**What this task involves**
Only the lines from the start of the data through the one containing "head_tube_len = 127; // [100:1:150]" belong in your answer; return them exactly.

--- begin Data extract ---

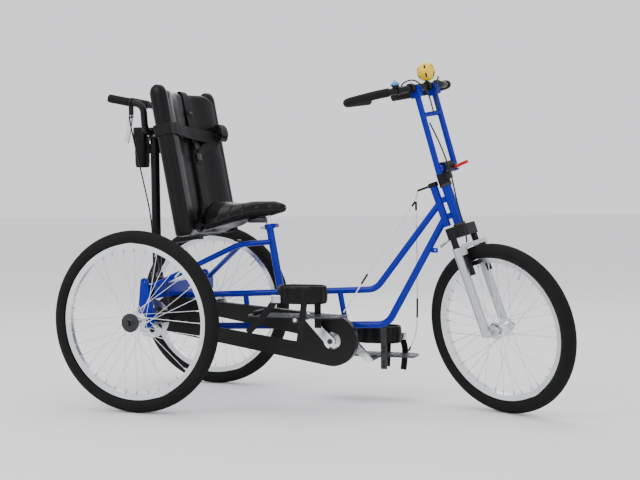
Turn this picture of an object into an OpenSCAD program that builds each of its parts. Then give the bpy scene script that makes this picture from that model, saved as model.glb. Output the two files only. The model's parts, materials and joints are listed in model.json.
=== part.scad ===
// Adult tricycle with a step-through tube frame, two driven rear wheels, a
// steered front wheel in a suspension fork, foot platforms and a high backrest.
// Lengths are millimetres. +X points forward, +Y to the rider's left, +Z up.
// The origin is on the ground, under the middle of the tricycle's outline.

/* [Wheels] */
// Outside diameter of a rear tyre
rear_tyre_d = 606; // [560:1:640]
// Outside diameter of the front tyre
front_tyre_d = 559; // [520:1:590]
// Width of a rear tyre
rear_tyre_w = 48; // [40:1:54]
// Width of the front tyre
front_tyre_w = 46; // [38:1:50]
// Distance between the middles of the two rear tyres
track = 620; // [580:1:760]
// Distance from the rear axle to the front axle, wheels straight
wheelbase = 1163; // [1150:1:1400]
// Width across a rim
rim_w = 26; // [22:1:30]
// Spokes in each wheel
spoke_count = 36; // [28:4:36]

/* [Steering] */
// Angle of the steering axis above the ground, degrees
head_angle = 71; // [68:0.5:74]
// Distance from the steering axis forward to the front axle
fork_offset = 19; // [10:1:40]
// How far the front wheel is turned to the right in the modelled pose, degrees
steer_rest = 27; // [0:1:35]
// Distance between the middles of the two fork legs
fork_leg_spacing = 106; // [100:1:120]
// Outside diameter of a fork stanchion
stanchion_d = 22.2; // [20:0.1:26]
// Outside diameter of a lower fork leg
fork_leg_d = 30; // [28:1:34]
// Travel of the suspension fork
fork_travel = 30; // [20:1:34]
// Length of the head tube
head_tube_len = 127; // [100:1:150]

/* [Frame tubes] */
// Outside diameter of the two long main tubes
main_tube_d = 22; // [20:1:28]
// Outside diameter of the seat tube and of the mast behind the head tube
mast_tube_d = 26; // [26:1:32]
// Outside diameter of the head tube
head_tube_d = 33; // [31:1:40]
// Outside diameter of the two rear stays
stay_d = 19; // [16:1:22]
// Wall of every frame tube
tube_wall = 1.6; // [1.2:0.1:2.5]
// Height of the seat tube's top
seat_tube_top_z = 617; // [560:1:680]

/* [Drive] */
// Crank arm length, spindle to pedal axle
crank_len = 115; // [90:1:127]
// Angle of the right crank above the backward direction, degrees
crank_rest = 45; // [0:1:90]
// Distance from the rear axle to the crank spindle
crank_x = 605; // [585:1:680]
// Height of the crank spindle
crank_z = 228; // [215:1:260]
// Teeth on the chainring
ring_teeth = 36; // [30:1:38]
// Teeth on the rear axle sprocket
sprocket_teeth = 18; // [14:1:22]
// Distance from the centre plane to the chain
chain_y = 50; // [46:1:60]

/* [Foot platforms] */
// Length of a foot platform
plate_len = 330; // [280:1:340]
// Width of a foot platform
plate_w = 96; // [80:1:110]
// Distance from the centre plane to a platform's inner edge
plate_in_y = 106; // [104:1:125]
// Length of the padded ankle cuff
cuff_len = 165; // [130:1:180]
// Height of the padded ankle cuff
cuff_h = 60; // [40:1:80]

/* [Seat and back] */
// Length of the saddle
saddle_len = 288; // [250:1:300]
// Width of the saddle
saddle_w = 250; // [180:1:260]
// Diameter of the seat post
seatpost_d = 22.2; // [22:0.1:22.6]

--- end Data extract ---

**Output below**
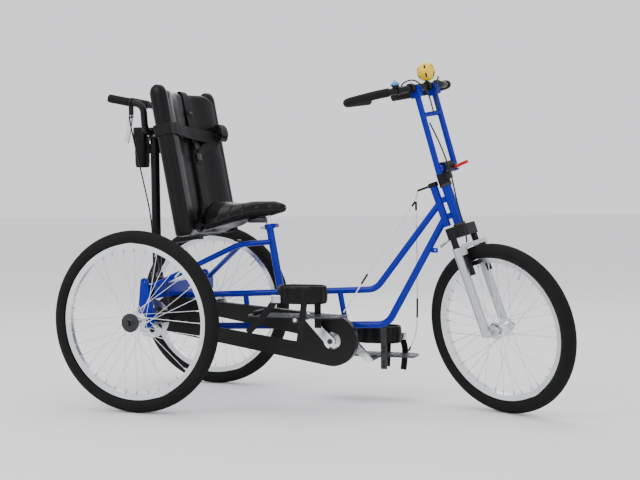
Turn this picture of an object into an OpenSCAD program that builds each of its parts. Then give the bpy scene script that makes this picture from that model, saved as model.glb. Output the two files only. The model's parts, materials and joints are listed in model.json.
=== part.scad ===
// Adult tricycle with a step-through tube frame, two driven rear wheels, a
// steered front wheel in a suspension fork, foot platforms and a high backrest.
// Lengths are millimetres. +X points forward, +Y to the rider's left, +Z up.
// The origin is on the ground, under the middle of the tricycle's outline.

/* [Wheels] */
// Outside diameter of a rear tyre
rear_tyre_d = 606; // [560:1:640]
// Outside diameter of the front tyre
front_tyre_d = 559; // [520:1:590]
// Width of a rear tyre
rear_tyre_w = 48; // [40:1:54]
// Width of the front tyre
front_tyre_w = 46; // [38:1:50]
// Distance between the middles of the two rear tyres
track = 620; // [580:1:760]
// Distance from the rear axle to the front axle, wheels straight
wheelbase = 1163; // [1150:1:1400]
// Width across a rim
rim_w = 26; // [22:1:30]
// Spokes in each wheel
spoke_count = 36; // [28:4:36]

/* [Steering] */
// Angle of the steering axis above the ground, degrees
head_angle = 71; // [68:0.5:74]
// Distance from the steering axis forward to the front axle
fork_offset = 19; // [10:1:40]
// How far the front wheel is turned to the right in the modelled pose, degrees
steer_rest = 27; // [0:1:35]
// Distance between the middles of the two fork legs
fork_leg_spacing = 106; // [100:1:120]
// Outside diameter of a fork stanchion
stanchion_d = 22.2; // [20:0.1:26]
// Outside diameter of a lower fork leg
fork_leg_d = 30; // [28:1:34]
// Travel of the suspension fork
fork_travel = 30; // [20:1:34]
// Length of the head tube
head_tube_len = 127; // [100:1:150]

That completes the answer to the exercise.